Pero aparte de la tala de bosques, los ríos colombianos están siendo seriamente amenazados por la contaminación con residuos químicos. Y no solamente los ríos que recorren grandes centros urbanos, como el Bogotá, el Medellín, el Calí, el Cauca o el Magdalena, en cuyo curso se encuentran prolongados tramos con niveles de oxigenación de cero. El río Meta y sus afluentes reciben importantes cantidades de residuos de pesticidas, como resultado de las fumigaciones indiscriminadas que se llevan a cabo en la extensa zona arrocera del departamento del Meta. En esos ríos de los Llanos se encuentran zonas críticas donde los tejidos de los peces contienen hasta 50 veces las cantidades límite permitidas por la Organización Mundial de la Salud para este tipo de residuos. En una palabra, muchos de esos peces simple y llanamente no son aptos para el consumo humano.

Este aterrador panorama podría ilustrarse con muchos ejemplos más que darían para llenar varios tomos. Y lo más grave es que el Estado no parece haber comprendido aún las dimensiones del problema.
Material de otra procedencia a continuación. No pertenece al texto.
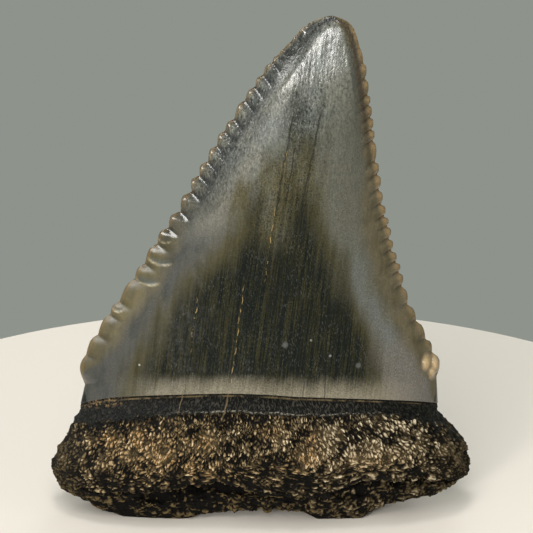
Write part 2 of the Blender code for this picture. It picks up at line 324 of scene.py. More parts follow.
# Where the bone is warmer and paler: (x, z, half width, half height, how much)
WARM_PATCHES = (
    (-9, 7.2, 4.5, 3.0, 0.7), (-12.9, 7.8, 0.9, 0.9, 1.0), (-10.1, 8.5, 0.6, 0.8, 1.0),
    (-4.9, 8.4, 0.9, 0.7, 1.0), (-7.8, 6.9, 0.6, 0.5, 1.2), (-6.3, 6.6, 0.7, 0.6, 0.9),
    (-4.0, 5.6, 3.0, 1.0, 0.6), (4.2, 8.4, 0.9, 0.8, 1.0), (3.9, 7.0, 1.2, 0.8, 0.7),
    (2.5, 6.0, 2.0, 1.2, 0.7), (9.5, 6.5, 3.5, 1.2, 0.55), (0.8, 9.0, 1.1, 0.8, 0.8),
)


def root_spacing(x, turn, left, right):
    """The front, which shows most, gets steps less than half as long as the rear."""
    return np.where(np.sin(turn) > 0, 1.0, REAR_STEP)


def root_rings():
    """The height and the share of each ring, from the middle of the underside up and in under the crown."""
    under = [(0.0, share) for share in np.linspace(0, 1, 10)]
    strip = [(height, 1.0) for height in np.linspace(0, CREVICE_H, 33)[1:]]
    lip = [(height, 1.0) for height in np.linspace(CREVICE_H, LIP_TOP, 9)[1:]]
    inside = [(10.3, 1.0), (ROOT_TOP, 1.0)]
    top = [(ROOT_TOP + 0.05, share) for share in (0.98, 0.9, 0.7, 0.4, 0.15, 0)]
    sides = ROOT_RINGS + 1 - len(under) - len(strip) - len(lip) - len(inside) - len(top)
    body = [(height, 1.0) for height in np.linspace(LIP_TOP, ENAMEL_H + 0.15, sides + 1)[1:]]
    return np.array(under + strip + lip + body + inside + top)


root_mesh, column, ring = ball("bone_root", ROOT_COLUMNS, ROOT_RINGS)
height, share = root_rings()[ring].T
turn = even_turns(ROOT_SPACED_AT, ROOT_COLUMNS, root_spacing)[column]
in_crown = blend(ENAMEL_H - 0.05, ENAMEL_H + 0.05, height)
horn = ROOT_UNDER_ENAMEL * in_crown
points = placed(turn, height, share, left_edge(height) + horn, right_edge(height) - horn)
front = np.sin(turn) > 0
opening = crevice_opening(points[:, 0]) * front
points[:, 1] *= 1 - in_crown * ROOT_UNDER_ENAMEL / NECK_HALF_DEPTH
points[:, 1] += HOLLOW[2] * opening * hump(height, *HOLLOW[:2])
points[:, 2] -= LIP_DROOP[2] * opening * hump(height, *LIP_DROOP[:2])

x, y, z = points.T
below_enamel = ENAMEL_H - height
neck_share = below_enamel / smooth_line(NECK_FOOT)(x)
on_bone = (1 - blend(-0.1, 0.0, height - ENAMEL_H)) * blend(0.0, 0.9, z + 0.15)
bare = blend(0.92, 1.2, neck_share + 0.25 * rough(points, 0.8, 6.6)) * on_bone
outward = np.stack([x / ROOT_HALF_WIDTH, y / ROOT_HALF_DEPTH, 0 * z], 1)
outward /= np.linalg.norm(outward, axis=1)[:, None] + 1e-9
for size, rise in LUMPS:
    lump_share = blend(0.3, 1.6, z) * blend(0.9, 2.4, below_enamel)
    bumps = rough(np.stack([x, 2 * y, z], 1), size)
    points += outward * (lump_share * rise * bumps)[:, None]
move_points(root_mesh, points)

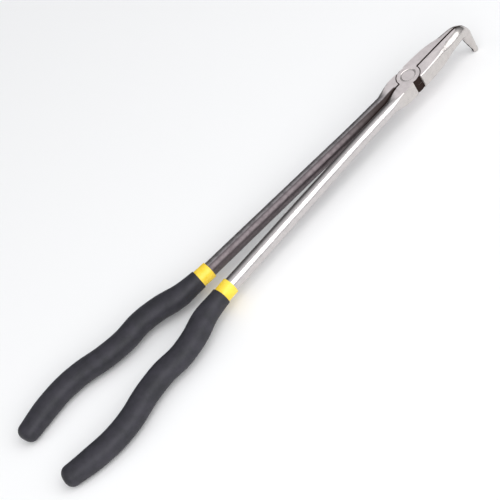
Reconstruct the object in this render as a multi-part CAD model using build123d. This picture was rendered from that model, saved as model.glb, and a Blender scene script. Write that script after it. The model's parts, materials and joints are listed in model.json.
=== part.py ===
from build123d import *
import os
from math import atan2, cos, degrees, radians, sin, tan

# Long-reach bent-nose pliers, jaws closed, in millimetres.
#
# The pliers are drawn in their own plane: the pivot's centre is at 0,0,0, the nose points along +X,
# the pivot axis is Z, and left is +Y. Two forged halves cross at the pivot. The right-handle half
# has its jaw on the left and its lap disc in the upper layer, and the left-handle half is the other
# way round. At the end everything is laid down as it lies on a table, on its beak and its grips.

# Head and pivot
head_thickness = 10.8
disc_radius = 8.6
disc_clearance = 0.2        # between a lap disc's rim and the shoulders round it
lap_clearance = 0.06        # between the two lap discs
opening_angle = 41.0        # from closed until the shoulders meet
stop_clearance = 1.0        # degrees left between the shoulders at the end of that travel
rivet_radius = 4.0
rivet_head_radius = 5.7
rivet_head_depth = 2.2
rivet_sink = 0.15           # how far the rivet's two faces lie below the head's flats
rivet_clearance = 0.03      # running fit in the right-handle half

# Jaws: the nose runs straight, bends down, and ends in a slim beak
jaw_gap = 0.45
nose_straight = 43.7
bend_radius = 8.0
bend_angle = 83.0
beak_length = 16.9
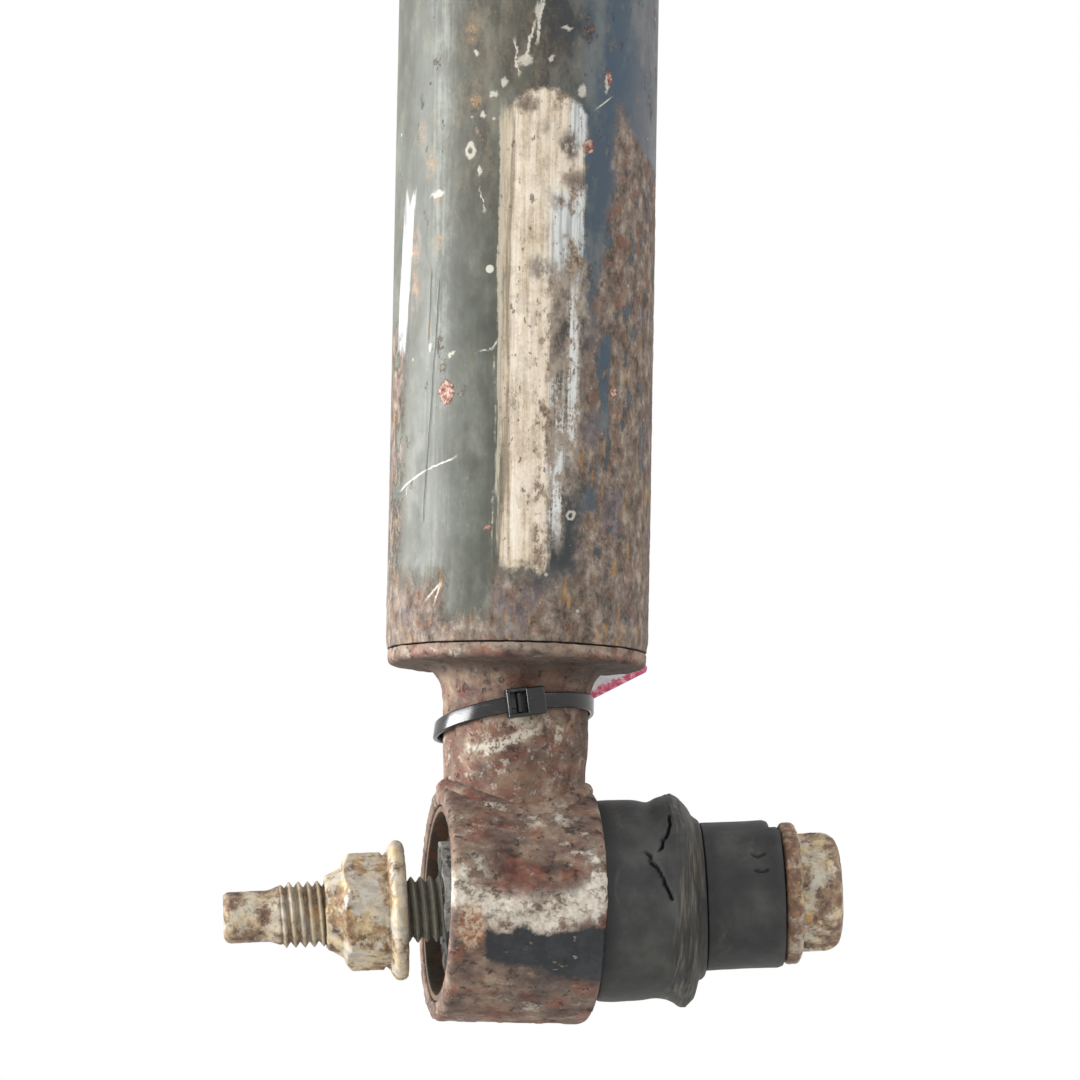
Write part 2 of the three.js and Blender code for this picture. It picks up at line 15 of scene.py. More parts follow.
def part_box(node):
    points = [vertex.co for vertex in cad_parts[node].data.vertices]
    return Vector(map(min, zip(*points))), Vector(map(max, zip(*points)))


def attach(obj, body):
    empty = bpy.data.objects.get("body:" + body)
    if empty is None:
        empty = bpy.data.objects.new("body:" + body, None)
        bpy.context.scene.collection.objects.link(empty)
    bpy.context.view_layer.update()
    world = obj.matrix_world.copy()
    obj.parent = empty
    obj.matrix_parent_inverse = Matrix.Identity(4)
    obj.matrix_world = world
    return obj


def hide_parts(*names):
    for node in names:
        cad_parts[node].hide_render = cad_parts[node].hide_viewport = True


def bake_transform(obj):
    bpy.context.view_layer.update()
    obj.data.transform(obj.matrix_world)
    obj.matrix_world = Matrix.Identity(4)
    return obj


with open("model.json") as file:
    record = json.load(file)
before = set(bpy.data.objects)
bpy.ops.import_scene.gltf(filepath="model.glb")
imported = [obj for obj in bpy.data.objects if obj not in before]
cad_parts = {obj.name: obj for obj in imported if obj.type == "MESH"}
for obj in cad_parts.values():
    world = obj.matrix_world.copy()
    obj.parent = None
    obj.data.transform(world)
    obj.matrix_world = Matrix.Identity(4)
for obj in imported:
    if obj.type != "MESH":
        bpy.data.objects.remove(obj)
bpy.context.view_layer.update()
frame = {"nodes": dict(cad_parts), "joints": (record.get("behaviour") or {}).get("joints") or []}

MM = 0.001
TURN = 2 * math.pi
NO_LIMIT = 99.0


# ------------------------------------------------------------------ camera, light and floor

VIEW_TURN = math.radians(-9.4)
VIEW_RISE = math.radians(-5.7)
VIEW_LEAN = math.radians(1.05)
VIEW_DISTANCE = 1.5
VIEW_HEIGHT = 0.0783
VIEW_SIDE = 0.0045
SENSOR = 36
LENS = 233.5
FLOOR_Z = -0.1


def add_camera():
    data = bpy.data.cameras.new("camera")
    data.sensor_width = SENSOR
    data.lens = LENS
    data.clip_end = 50
    camera = bpy.data.objects.new("camera", data)
    bpy.context.scene.collection.objects.link(camera)
    back = Vector((
        math.sin(VIEW_TURN) * math.cos(VIEW_RISE),
        -math.cos(VIEW_TURN) * math.cos(VIEW_RISE),
        math.sin(VIEW_RISE),
    ))
    right = Vector((math.cos(VIEW_TURN), math.sin(VIEW_TURN), 0))
    up = back.cross(right)
    tilted_right = right * math.cos(VIEW_LEAN) + up * math.sin(VIEW_LEAN)
    tilted_up = up * math.cos(VIEW_LEAN) - right * math.sin(VIEW_LEAN)
    target = Vector((0, 0, VIEW_HEIGHT)) + right * VIEW_SIDE
    turn = Matrix((tilted_right, tilted_up, back)).transposed().to_4x4()
    camera.matrix_world = Matrix.Translation(target + back * VIEW_DISTANCE) @ turn
    bpy.context.scene.camera = camera


def add_area_light(name, place, size, power, colour=(1, 1, 1), aim=(0, 0, 0.1)):
    data = bpy.data.lights.new(name, "AREA")
    data.shape = "RECTANGLE"
    data.size, data.size_y = size
    data.energy = power
    data.color = colour
    light = bpy.data.objects.new(name, data)
    light.location = place
    light.rotation_euler = (Vector(aim) - Vector(place)).to_track_quat("-Z", "Y").to_euler()
    bpy.context.scene.collection.objects.link(light)


def add_studio():
    world = bpy.data.worlds.new("studio")
    bpy.context.scene.world = world
    world.use_nodes = True
    tree = world.node_tree
    tree.nodes.clear()
    seen = tree.nodes.new("ShaderNodeBackground")
    seen.inputs["Strength"].default_value = 1.0
    seen.inputs["Color"].default_value = (1, 1, 1, 1)
    lit = tree.nodes.new("ShaderNodeBackground")
    lit.inputs["Strength"].default_value = 0.9
    lit.inputs["Color"].default_value = (1, 0.985, 0.965, 1)
    rays = tree.nodes.new("ShaderNodeLightPath")
    mix = tree.nodes.new("ShaderNodeMixShader")
    out = tree.nodes.new("ShaderNodeOutputWorld")
    tree.links.new(rays.outputs["Is Camera Ray"], mix.inputs[0])
    tree.links.new(lit.outputs[0], mix.inputs[1])
    tree.links.new(seen.outputs[0], mix.inputs[2])
    tree.links.new(mix.outputs[0], out.inputs["Surface"])
    add_area_light("key", (-1.13, 0.16, 0.1), (0.9, 0.42), 21)
    add_area_light("fill", (0.9, -1.2, 0.9), (0.8, 0.8), 4, (0.93, 0.96, 1))
    scene = bpy.context.scene
    scene.view_settings.view_transform = "Standard"
    scene.view_settings.look = "None"


# ------------------------------------------------------------------ numbers from the frame

def box_mm(node):
    low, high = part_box(node)
    return np.array(low) * 1000, np.array(high) * 1000


def joint_axis(name):
    return next(Vector(j["axis"]) for j in frame["joints"] if j["name"] == name)


def bolt_frame():
    """The placing of the lower bolt's own axes: X towards its head, through the eye's centre."""
    along = -joint_axis("bolt_turn").normalized()
    yaw = math.atan2(along.y, along.x)
    pitch = -math.asin(along.z)
    return Matrix.Rotation(yaw, 4, "Z") @ Matrix.Rotation(pitch, 4, "Y")


BOLT_PLACE = bolt_frame()


def span_mm(node, place=Matrix.Identity(4), axis=0):
    """Lowest and highest place along an axis, and the largest radius about it."""
    to_local = np.array(place.inverted())[:3, :3]
    spots = np.array([v.co for v in frame["nodes"][node].data.vertices]) @ to_local.T * 1000
    others = [i for i in range(3) if i != axis]
    return spots[:, axis].min(), spots[:, axis].max(), np.hypot(*spots[:, others].T).max()


TUBE_LOW, TUBE_HIGH, TUBE_R = span_mm("outer_tube", axis=2)
_, EYE_HALF, EYE_R = span_mm("eye_ring")
BASE_RIM_R = span_mm("base_forging", axis=2)[2]


# ------------------------------------------------------------------ noise for shapes

LATTICE = np.random.default_rng(7).random((32, 32, 32))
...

La prueba de esto es que el Inderena, el Instituto encargado de velar por un uso racional de los recursos naturales, apenas cuenta con un presupuesto de 6 mil millones de pesos al año, menos del 0.5% del presupuesto nacional y hasta hace poco sus dimensiones eran apenas superiores a las de una entidad absolutamente discutible como Focine.

Como puede verse, el reto que le plantea al país la crisis del medio ambiente no es despreciable. Se trata no sólo de frenar el devastador avance de un progreso mal entendido y mal enfocado, sino de algo mucho más complicado: replantear la concepción que se tiene del desarrollo, en una época de la historia del país en la que los problemas de la paz y de la guerra parecen exigir que ese desarrollo sea más acelerado que nunca. Quizá deberán pasar muchos años antes de que los colombianos comprendan las verdaderas dimensiones de la amenaza. Ojalá que para entonces no sea demasiado tarde y todavía sea posible desactivar esta bomba de tiempo.